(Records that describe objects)
━━━━━━━━━━━━━━━━━━━━

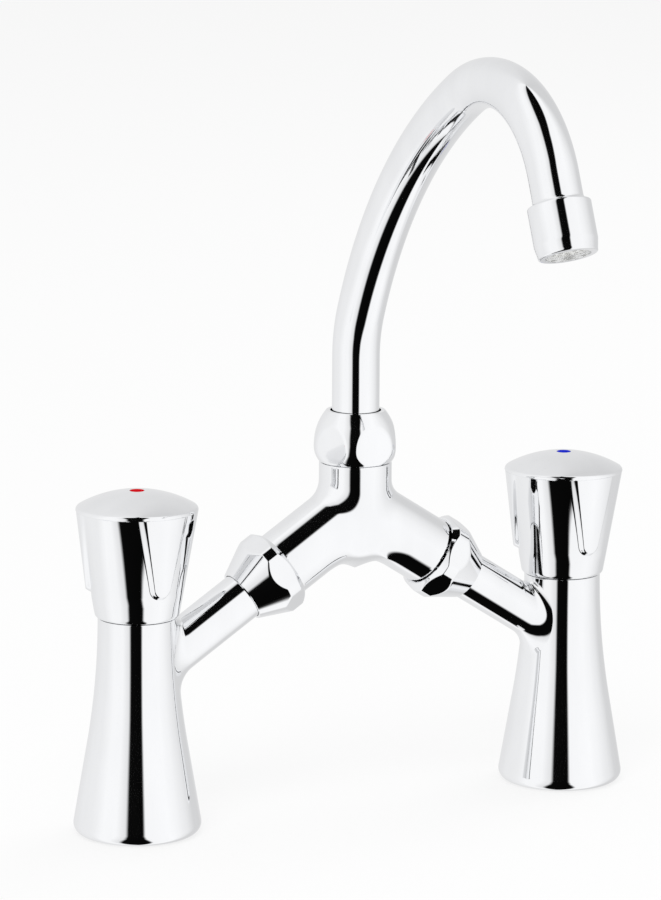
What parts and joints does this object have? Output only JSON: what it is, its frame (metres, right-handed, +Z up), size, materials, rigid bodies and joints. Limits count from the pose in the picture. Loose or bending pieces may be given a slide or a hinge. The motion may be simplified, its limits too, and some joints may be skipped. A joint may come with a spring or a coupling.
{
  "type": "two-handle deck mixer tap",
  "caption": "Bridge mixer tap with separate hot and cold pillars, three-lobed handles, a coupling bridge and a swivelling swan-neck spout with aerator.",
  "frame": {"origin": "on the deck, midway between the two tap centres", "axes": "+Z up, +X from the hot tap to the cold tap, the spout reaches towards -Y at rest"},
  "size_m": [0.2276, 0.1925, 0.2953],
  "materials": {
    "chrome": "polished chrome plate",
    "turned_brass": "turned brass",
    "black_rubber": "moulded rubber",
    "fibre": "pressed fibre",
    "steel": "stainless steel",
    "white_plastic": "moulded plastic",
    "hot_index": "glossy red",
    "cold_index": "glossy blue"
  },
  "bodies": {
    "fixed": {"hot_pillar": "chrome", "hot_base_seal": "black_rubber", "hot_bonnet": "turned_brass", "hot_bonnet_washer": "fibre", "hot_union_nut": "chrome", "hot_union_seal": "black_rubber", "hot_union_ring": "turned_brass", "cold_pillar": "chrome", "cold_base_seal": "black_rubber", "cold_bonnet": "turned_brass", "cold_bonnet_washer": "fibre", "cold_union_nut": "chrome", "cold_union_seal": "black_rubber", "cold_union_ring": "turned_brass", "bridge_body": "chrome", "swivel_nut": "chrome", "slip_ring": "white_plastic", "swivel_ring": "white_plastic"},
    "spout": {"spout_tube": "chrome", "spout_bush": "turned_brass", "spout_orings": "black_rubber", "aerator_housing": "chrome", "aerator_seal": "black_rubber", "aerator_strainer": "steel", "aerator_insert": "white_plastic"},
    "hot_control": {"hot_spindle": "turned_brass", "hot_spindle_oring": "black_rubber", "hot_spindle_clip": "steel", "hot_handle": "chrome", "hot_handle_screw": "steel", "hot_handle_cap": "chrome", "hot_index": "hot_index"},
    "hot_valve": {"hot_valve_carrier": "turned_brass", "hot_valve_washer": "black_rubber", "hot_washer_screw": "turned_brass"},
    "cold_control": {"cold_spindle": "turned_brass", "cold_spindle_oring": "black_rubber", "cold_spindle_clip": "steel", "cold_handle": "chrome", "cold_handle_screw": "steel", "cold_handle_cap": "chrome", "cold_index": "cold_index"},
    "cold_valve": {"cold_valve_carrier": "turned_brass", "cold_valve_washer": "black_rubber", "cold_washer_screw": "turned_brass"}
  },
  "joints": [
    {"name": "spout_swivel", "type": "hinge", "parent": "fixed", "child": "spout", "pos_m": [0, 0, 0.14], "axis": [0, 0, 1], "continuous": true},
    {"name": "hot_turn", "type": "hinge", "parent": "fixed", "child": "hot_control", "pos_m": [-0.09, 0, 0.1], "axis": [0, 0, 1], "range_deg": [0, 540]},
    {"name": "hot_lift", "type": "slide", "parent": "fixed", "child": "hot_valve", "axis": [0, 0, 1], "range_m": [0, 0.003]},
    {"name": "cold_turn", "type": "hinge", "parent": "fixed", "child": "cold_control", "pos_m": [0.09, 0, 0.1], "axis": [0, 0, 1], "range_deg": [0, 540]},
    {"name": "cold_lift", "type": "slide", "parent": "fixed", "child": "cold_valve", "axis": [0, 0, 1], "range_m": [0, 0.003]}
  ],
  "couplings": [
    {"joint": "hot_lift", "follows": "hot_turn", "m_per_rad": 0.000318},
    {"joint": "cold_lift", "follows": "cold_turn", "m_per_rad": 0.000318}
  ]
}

━━━━━━━━━━━━━━━━━━━━

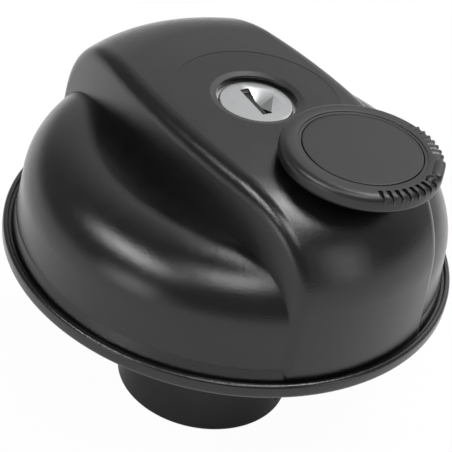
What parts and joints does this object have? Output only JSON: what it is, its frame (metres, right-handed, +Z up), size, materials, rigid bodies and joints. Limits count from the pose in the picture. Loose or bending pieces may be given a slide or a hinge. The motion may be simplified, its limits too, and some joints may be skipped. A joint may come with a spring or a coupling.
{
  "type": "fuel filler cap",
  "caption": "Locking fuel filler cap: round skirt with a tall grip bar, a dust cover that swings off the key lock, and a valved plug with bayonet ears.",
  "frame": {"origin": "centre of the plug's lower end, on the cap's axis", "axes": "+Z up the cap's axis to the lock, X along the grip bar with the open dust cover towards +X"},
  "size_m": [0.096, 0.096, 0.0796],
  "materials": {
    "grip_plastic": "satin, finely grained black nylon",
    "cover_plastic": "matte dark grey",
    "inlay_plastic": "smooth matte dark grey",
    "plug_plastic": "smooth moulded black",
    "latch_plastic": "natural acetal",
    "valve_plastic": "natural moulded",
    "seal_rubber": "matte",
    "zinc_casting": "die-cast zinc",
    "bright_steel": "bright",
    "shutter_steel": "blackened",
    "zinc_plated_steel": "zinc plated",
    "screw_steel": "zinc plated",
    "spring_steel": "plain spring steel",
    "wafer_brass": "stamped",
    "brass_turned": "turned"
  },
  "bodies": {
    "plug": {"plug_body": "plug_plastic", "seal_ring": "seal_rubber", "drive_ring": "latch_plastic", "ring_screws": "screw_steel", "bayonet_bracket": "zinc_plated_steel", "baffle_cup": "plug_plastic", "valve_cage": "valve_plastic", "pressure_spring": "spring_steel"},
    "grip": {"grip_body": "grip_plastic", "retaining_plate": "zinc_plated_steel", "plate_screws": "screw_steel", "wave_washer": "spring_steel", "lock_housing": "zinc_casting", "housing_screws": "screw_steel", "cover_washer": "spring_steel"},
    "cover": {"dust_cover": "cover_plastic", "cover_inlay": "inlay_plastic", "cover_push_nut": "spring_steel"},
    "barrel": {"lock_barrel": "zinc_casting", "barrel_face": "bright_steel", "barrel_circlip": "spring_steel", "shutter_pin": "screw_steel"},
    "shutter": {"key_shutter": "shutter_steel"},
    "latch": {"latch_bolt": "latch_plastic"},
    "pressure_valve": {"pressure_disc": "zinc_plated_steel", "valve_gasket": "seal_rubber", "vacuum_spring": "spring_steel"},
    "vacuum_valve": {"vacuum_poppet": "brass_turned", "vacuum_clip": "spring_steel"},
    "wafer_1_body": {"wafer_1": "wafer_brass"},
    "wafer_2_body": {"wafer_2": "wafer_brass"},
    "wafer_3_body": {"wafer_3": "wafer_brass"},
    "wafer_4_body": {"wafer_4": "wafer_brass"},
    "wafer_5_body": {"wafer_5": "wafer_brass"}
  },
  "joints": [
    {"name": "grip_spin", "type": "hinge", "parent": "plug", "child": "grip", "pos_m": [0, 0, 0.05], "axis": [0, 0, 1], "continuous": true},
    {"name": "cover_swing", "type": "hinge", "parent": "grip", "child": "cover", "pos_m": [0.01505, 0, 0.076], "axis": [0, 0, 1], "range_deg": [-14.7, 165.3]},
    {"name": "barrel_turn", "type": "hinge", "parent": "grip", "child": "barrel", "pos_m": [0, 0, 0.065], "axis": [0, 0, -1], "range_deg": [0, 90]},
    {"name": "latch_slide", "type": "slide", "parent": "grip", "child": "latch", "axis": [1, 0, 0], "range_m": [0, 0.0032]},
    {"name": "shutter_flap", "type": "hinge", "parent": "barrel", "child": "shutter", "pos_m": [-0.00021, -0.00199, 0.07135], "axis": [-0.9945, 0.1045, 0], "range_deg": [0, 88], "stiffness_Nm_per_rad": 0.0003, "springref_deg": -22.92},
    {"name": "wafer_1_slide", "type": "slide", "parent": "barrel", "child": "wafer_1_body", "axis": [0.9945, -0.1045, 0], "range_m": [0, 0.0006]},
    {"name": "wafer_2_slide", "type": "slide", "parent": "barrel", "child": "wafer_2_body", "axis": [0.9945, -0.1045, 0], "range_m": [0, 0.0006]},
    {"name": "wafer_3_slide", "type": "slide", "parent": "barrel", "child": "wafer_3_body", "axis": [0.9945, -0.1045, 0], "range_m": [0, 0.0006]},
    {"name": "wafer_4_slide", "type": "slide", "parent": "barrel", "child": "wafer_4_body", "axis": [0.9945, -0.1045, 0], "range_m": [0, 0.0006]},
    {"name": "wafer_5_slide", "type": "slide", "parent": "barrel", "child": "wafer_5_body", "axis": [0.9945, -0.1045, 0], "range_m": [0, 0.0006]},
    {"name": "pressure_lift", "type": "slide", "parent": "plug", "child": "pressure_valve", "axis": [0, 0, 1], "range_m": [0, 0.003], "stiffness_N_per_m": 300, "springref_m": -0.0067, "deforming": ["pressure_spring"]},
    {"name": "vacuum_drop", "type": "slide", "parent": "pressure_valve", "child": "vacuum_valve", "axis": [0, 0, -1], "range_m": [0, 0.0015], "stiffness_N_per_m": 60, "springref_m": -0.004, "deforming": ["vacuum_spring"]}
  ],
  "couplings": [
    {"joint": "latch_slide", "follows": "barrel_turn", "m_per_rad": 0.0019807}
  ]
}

━━━━━━━━━━━━━━━━━━━━

# TASK DIRECTIONS:
Search the lines for the word "hinge" and report how many contain it, by number only.

# TASK SOLUTION:
9